- THE EXERCISE -
Reproduce the lines from the one bearing "for node in" through the one bearing "obj.parent = None", inclusive. Copy them exactly; include no other line.

- STORED DATA -
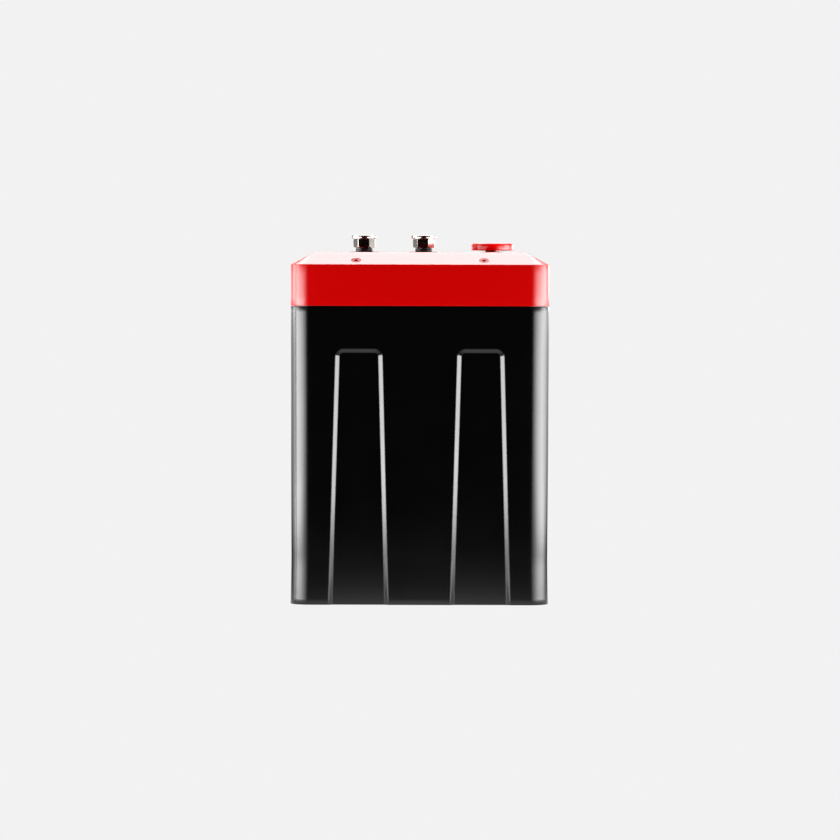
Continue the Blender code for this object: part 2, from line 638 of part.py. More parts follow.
def make_terminal(index, x, turn):
    centre = (x, TERMINAL_Y, 0.0)
    low = DECK_UNDER - STUD_DROP
    hex_base = DECK_Z + NECK_HEIGHT
    post = rod(f"terminal_post_{index}", NECK_RADIUS, hex_base - low + PAST, (x, TERMINAL_Y, low),
               NICKEL, sides=32)
    join(post, rod(f"post_hex_{index}", hexagon_radius(HEX_ACROSS_FLATS), HEX_HEIGHT,
                   (x, TERMINAL_Y, hex_base), sides=6, turn=turn, cutter=True))
    cut(post, rod(f"post_bore_{index}", TERMINAL_BORE, TERMINAL_SCREW_LENGTH + 2 * PAST,
                  (x, TERMINAL_Y, hex_base + HEX_HEIGHT - TERMINAL_SCREW_LENGTH), cutter=True))
    inner = NECK_RADIUS + RUN
    flange = DECK_Z + GAP
    turned(f"terminal_bush_{index}", (
        (BUSH_FLANGE_RADIUS, flange + BUSH_FLANGE), (BUSH_FLANGE_RADIUS, flange),
        (BUSH_RADIUS, flange), (BUSH_RADIUS, DECK_UNDER), (inner, DECK_UNDER),
        (inner, hex_base - GAP), (inner + COLLAR_WALL, hex_base - GAP),
        (inner + COLLAR_WALL, flange + BUSH_FLANGE)), centre, RUBBER)
    nut_top = DECK_UNDER - GAP
    nut = rod(f"terminal_nut_{index}", hexagon_radius(NUT_FLATS), NUT_HEIGHT,
              (x, TERMINAL_Y, nut_top - NUT_HEIGHT), NICKEL, sides=6)
    cut(nut, rod(f"nut_bore_{index}", inner, THROUGH, (x, TERMINAL_Y, nut_top - THROUGH / 2), sides=32,
                 cutter=True))
    lug = rod(f"terminal_lug_{index}", LUG_RADIUS, LUG_THICKNESS, (x, TERMINAL_Y, LUG_Z), COPPER,
              sides=32)
    join(lug, block(f"lug_tail_{index}", (2 * LEAD_RADIUS, LUG_TAIL, LUG_THICKNESS),
                    (x, TERMINAL_Y - LUG_TAIL_START - LUG_TAIL / 2, LUG_Z + LUG_THICKNESS / 2),
                    cutter=True))
    cut(lug, rod(f"lug_bore_{index}", inner, THROUGH, (x, TERMINAL_Y, LUG_Z - THROUGH / 2), sides=32,
                 cutter=True))
    bore = TERMINAL_SCREW_RADIUS + RUN
    sink = TERMINAL_HEAD_HEIGHT + GAP
    turned(f"terminal_washer_{index}", (
        (WASHER_RADIUS - WASHER_EDGE, WASHER_HEIGHT), (WASHER_RADIUS, WASHER_HEIGHT - WASHER_EDGE),
        (WASHER_RADIUS, WASHER_EDGE), (WASHER_RADIUS - WASHER_EDGE, 0.0), (bore, 0.0),
        (bore, WASHER_HEIGHT - sink), (TERMINAL_HEAD_RADIUS + RUN, WASHER_HEIGHT - sink),
        (TERMINAL_HEAD_RADIUS + RUN, WASHER_HEIGHT)), (x, TERMINAL_Y, WASHER_Z), NICKEL)
    seat = WASHER_Z + WASHER_HEIGHT - sink + GAP
    screw = rod(f"terminal_screw_{index}", TERMINAL_HEAD_RADIUS, TERMINAL_HEAD_HEIGHT,
                (x, TERMINAL_Y, seat), STEEL, sides=32)
    join(screw, rod(f"terminal_shank_{index}", TERMINAL_SCREW_RADIUS, TERMINAL_SCREW_LENGTH + 0.0004,
                    (x, TERMINAL_Y, seat + 0.0004), axis=(0, 0, -1), cutter=True))
    cut(screw, rod(f"terminal_socket_{index}", TERMINAL_SOCKET_RADIUS, 0.004,
                   (x, TERMINAL_Y, seat + TERMINAL_HEAD_HEIGHT - TERMINAL_SOCKET_DEPTH), sides=6,
                   cutter=True))


def make_leads():
    """The two heavy leads from the cells, the one from the board, and the thin one to the switch."""
    spacing = 3 * LEAD_RADIUS
    tail = TERMINAL_Y - LUG_TAIL_START - LUG_TAIL - GAP
    lead_z = LUG_Z + LUG_THICKNESS / 2
    tab_top = BUSBAR_Z + BUSBAR + GAP
    on_board = HEATSINK_Z
    left, right = cell_x(0), cell_x(CELL_COUNT - 1)
    tube("positive_lead", smooth_route((
        (TERMINAL_X[1], tail, lead_z), (TERMINAL_X[1], tail - 0.003, lead_z),
        (TERMINAL_X[1], tail - 0.007, lead_z),
        (TERMINAL_X[1] + 0.009, tail - 0.018, lead_z - 0.001), (0.032, -0.044, lead_z - 0.004),
        (right - 0.0075, -0.040, lead_z - 0.008), (right, -0.0345, tab_top + 0.009),
        (right, -CELL_POLE_Y, tab_top + 0.005), (right, -CELL_POLE_Y, tab_top + 0.0025),
        (right, -CELL_POLE_Y, tab_top)), spacing),
        LEAD_RADIUS, RED_CABLE)
    tube("cell_negative_lead", smooth_route((
        (left, -CELL_POLE_Y, tab_top), (left, -CELL_POLE_Y, tab_top + 0.0025),
        (left, -CELL_POLE_Y, tab_top + 0.005),
        (left + 0.001, -0.031, tab_top + 0.011), (left + 0.0065, -0.023, on_board + 0.0085),
        (left + 0.013, -0.015, on_board + 0.0072), (left + 0.0145, -0.012, on_board + 0.0042),
        (left + 0.0145, -0.012, on_board + 0.002), (left + 0.0145, -0.012, on_board)), spacing),
        LEAD_RADIUS, BLACK_CABLE)
    tube("board_negative_lead", smooth_route((
        (TERMINAL_X[0], tail, lead_z), (TERMINAL_X[0], tail - 0.003, lead_z),
        (TERMINAL_X[0], tail - 0.006, lead_z),
        (TERMINAL_X[0] + 0.003, tail - 0.013, lead_z - 0.004), (-0.027, -0.034, on_board + 0.0075),
        (-0.021, -0.029, on_board + 0.0062), (-0.020, -0.028, on_board + 0.004),
        (-0.020, -0.028, on_board + 0.002),
        (-0.020, -0.028, on_board)), spacing),
        LEAD_RADIUS, BLACK_CABLE)
    under_switch = DECK_UNDER - SWITCH_DROP - GAP
    connector_face = CONNECTOR_Y - CONNECTOR[1] / 2 - GAP
    plug_z = HEATSINK_Z + CONNECTOR[2] / 2
    tube("switch_lead", smooth_route((
        (BUTTON_X, BUTTON_Y, under_switch), (BUTTON_X, BUTTON_Y + 0.0004, under_switch - 0.0012),
        (BUTTON_X - 0.001, BUTTON_Y + 0.005, plug_z + 0.0002), (CONNECTOR_X + 0.005, 0.0130, plug_z),
        (CONNECTOR_X, connector_face - 0.004, plug_z), (CONNECTOR_X, connector_face, plug_z)),
        3 * THIN_LEAD_RADIUS), THIN_LEAD_RADIUS, BLACK_CABLE)


# ---- push button ----
def make_button():
    """A mushroom cap on a stem, in a threaded switch body held by a nut below the deck."""
    top = BUTTON_UNDER + BUTTON_THICKNESS
    edge = [(BUTTON_RADIUS - BUTTON_EDGE + BUTTON_EDGE * math.sin(math.radians(angle)),
             top - BUTTON_EDGE + BUTTON_EDGE * math.cos(math.radians(angle)))
            for angle in range(0, 91, 18)]
    profile = [(0.0, top + BUTTON_CROWN), (BUTTON_RADIUS / 2, top + BUTTON_CROWN * 0.75)] + edge + [
        (BUTTON_RADIUS, BUTTON_UNDER + 0.0004), (BUTTON_RADIUS - 0.0004, BUTTON_UNDER),
        (BUTTON_RELIEF_RADIUS, BUTTON_UNDER), (BUTTON_RELIEF_RADIUS, BUTTON_UNDER + BUTTON_RELIEF),
        (STEM_RADIUS, BUTTON_UNDER + BUTTON_RELIEF), (STEM_RADIUS, -STEM_DEPTH),
        (STEM_PIN_RADIUS, -STEM_DEPTH), (STEM_PIN_RADIUS, -STEM_DEPTH - STEM_PIN_LENGTH),
        (0.0, -STEM_DEPTH - STEM_PIN_LENGTH)]
    turned("push_button", profile, (BUTTON_X, BUTTON_Y, DECK_Z), BUTTON_RED, steps=40)
    bore = STEM_RADIUS + RUN
    low = DECK_UNDER - SWITCH_DROP
    floor = low + SWITCH_FLOOR
    turned("switch_body", (
        (0.0, floor), (bore, floor), (bore, DECK_Z + GAP + SWITCH_FLANGE),
        (SWITCH_FLANGE_RADIUS, DECK_Z + GAP + SWITCH_FLANGE), (SWITCH_FLANGE_RADIUS, DECK_Z + GAP),
        (SWITCH_RADIUS, DECK_Z + GAP), (SWITCH_RADIUS, low), (0.0, low)),
        (BUTTON_X, BUTTON_Y, 0.0), RUBBER)
    nut = rod("switch_nut", hexagon_radius(SWITCH_NUT_FLATS), SWITCH_NUT_HEIGHT,
              (BUTTON_X, BUTTON_Y, DECK_UNDER - GAP - SWITCH_NUT_HEIGHT), GREY_NYLON, sides=6)
    cut(nut, rod("switch_nut_bore", SWITCH_RADIUS + RUN, THROUGH,
                 (BUTTON_X, BUTTON_Y, DECK_UNDER - THROUGH / 2), sides=32, cutter=True))
    spring_low = floor + GAP + SPRING_WIRE
    spring_high = DECK_Z - STEM_DEPTH - GAP - SPRING_WIRE
    radius = (STEM_PIN_RADIUS + STEM_RADIUS) / 2
    count = round(SPRING_TURNS * 10)
    coil = []
    for step in range(count + 1):
        angle = 2 * math.pi * SPRING_TURNS * step / count
        coil.append((BUTTON_X + radius * math.cos(angle), BUTTON_Y + radius * math.sin(angle),
                     spring_low + (spring_high - spring_low) * step / count))
    tube("button_spring", coil, SPRING_WIRE, STEEL)


make_tub()
make_lid()
make_gasket()
make_retainer()
make_lid_screws()
make_cells()
make_busbars()
make_insulator()
make_board()
for number, (terminal_x, hex_turn) in enumerate(zip(TERMINAL_X, HEX_TURN), 1):
    make_terminal(number, terminal_x, hex_turn)
make_leads()
make_button()
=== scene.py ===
"""Studio model of the battery pack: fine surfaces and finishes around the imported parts."""
import json
import math

import bmesh
import bpy
import numpy as np
from mathutils import Matrix, Vector


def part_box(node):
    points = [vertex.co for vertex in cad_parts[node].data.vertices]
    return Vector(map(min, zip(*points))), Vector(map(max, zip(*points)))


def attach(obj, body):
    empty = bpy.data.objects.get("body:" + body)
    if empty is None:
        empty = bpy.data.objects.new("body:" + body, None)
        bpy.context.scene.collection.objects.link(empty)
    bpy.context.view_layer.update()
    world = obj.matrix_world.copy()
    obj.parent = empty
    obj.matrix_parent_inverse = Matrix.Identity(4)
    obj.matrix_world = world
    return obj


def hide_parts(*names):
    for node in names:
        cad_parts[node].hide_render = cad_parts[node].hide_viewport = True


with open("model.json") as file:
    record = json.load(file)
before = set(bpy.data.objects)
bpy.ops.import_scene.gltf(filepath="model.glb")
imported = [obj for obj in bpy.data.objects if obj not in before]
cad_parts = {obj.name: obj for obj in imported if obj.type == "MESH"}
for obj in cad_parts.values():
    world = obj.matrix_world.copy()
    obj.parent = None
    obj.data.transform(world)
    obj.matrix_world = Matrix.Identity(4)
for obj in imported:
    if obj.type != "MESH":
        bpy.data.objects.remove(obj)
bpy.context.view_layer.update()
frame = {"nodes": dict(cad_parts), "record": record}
MM = 0.001
ROUND = 144  # points round a metal piece or the knob

# ---- sizes of the case, in metres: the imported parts' own boxes, and the shapes between them ----
LID_LOW, LID_HIGH = (np.array(corner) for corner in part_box("lid"))
WIDTH = LID_HIGH[0] - LID_LOW[0]
DEPTH = LID_HIGH[1] - LID_LOW[1]
SEAM = LID_LOW[2] - 0.3 * MM
DECK = LID_HIGH[2]
TONGUE_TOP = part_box("case_tub")[1][2]
CORNER = 13 * MM
DRAFT = 0.8 * MM
SKIRT = 30 * MM
FLARE = 0.55 * MM
WALL = 3 * MM
FLOOR = 3.5 * MM
TONGUE_INSET = 1.6 * MM
RECESS_X = 40.1 * MM
RECESS_TOP = 168.6 * MM
RECESS_HALF_TOP = 15.3 * MM
RECESS_HALF_BASE = 19.8 * MM
RECESS_DEPTH = 2.2 * MM
RECESS_SLOPE = 2.6 * MM
RECESS_RADIUS = 5.3 * MM
BEVEL_RISE = 8.3 * MM
BEVEL_RUN = 16 * MM
SHOULDER = DECK - BEVEL_RISE
BEVEL = math.atan2(BEVEL_RISE, BEVEL_RUN)


# ---- meshes from numpy surfaces ----
def piece(name, points, faces, sharp):
    """One object at the origin from lists of points and faces, with doubles merged and normals
    outward; edges past the sharp angle, in degrees, stay crisp."""
    mesh = bpy.data.meshes.new(name)
    mesh.from_pydata(points, [], faces)
    work = bmesh.new()
    work.from_mesh(mesh)
    bmesh.ops.remove_doubles(work, verts=work.verts[:], dist=1e-6)
    bmesh.ops.recalc_face_normals(work, faces=work.faces[:])
    work.to_mesh(mesh)
    work.free()
    mesh.shade_smooth()
    mesh.set_sharp_from_angle(angle=math.radians(sharp))
    thing = bpy.data.objects.new(name, mesh)
    bpy.context.scene.collection.objects.link(thing)
    return thing


def quads(rows, columns, joined=False):
    """Faces between neighbouring rings, from [v, u] to [v + 1, u + 1]; joined closes the last ring
    onto the first."""
    v, u = np.meshgrid(np.arange(rows if joined else rows - 1), np.arange(columns), indexing="ij")
    down, across = (v + 1) % rows, (u + 1) % columns
    return np.stack((v * columns + u, v * columns + across, down * columns + across,
                     down * columns + u), axis=-1).reshape(-1, 4).tolist()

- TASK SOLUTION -
    for node in names:
        cad_parts[node].hide_render = cad_parts[node].hide_viewport = True


with open("model.json") as file:
    record = json.load(file)
before = set(bpy.data.objects)
bpy.ops.import_scene.gltf(filepath="model.glb")
imported = [obj for obj in bpy.data.objects if obj not in before]
cad_parts = {obj.name: obj for obj in imported if obj.type == "MESH"}
for obj in cad_parts.values():
    world = obj.matrix_world.copy()
    obj.parent = None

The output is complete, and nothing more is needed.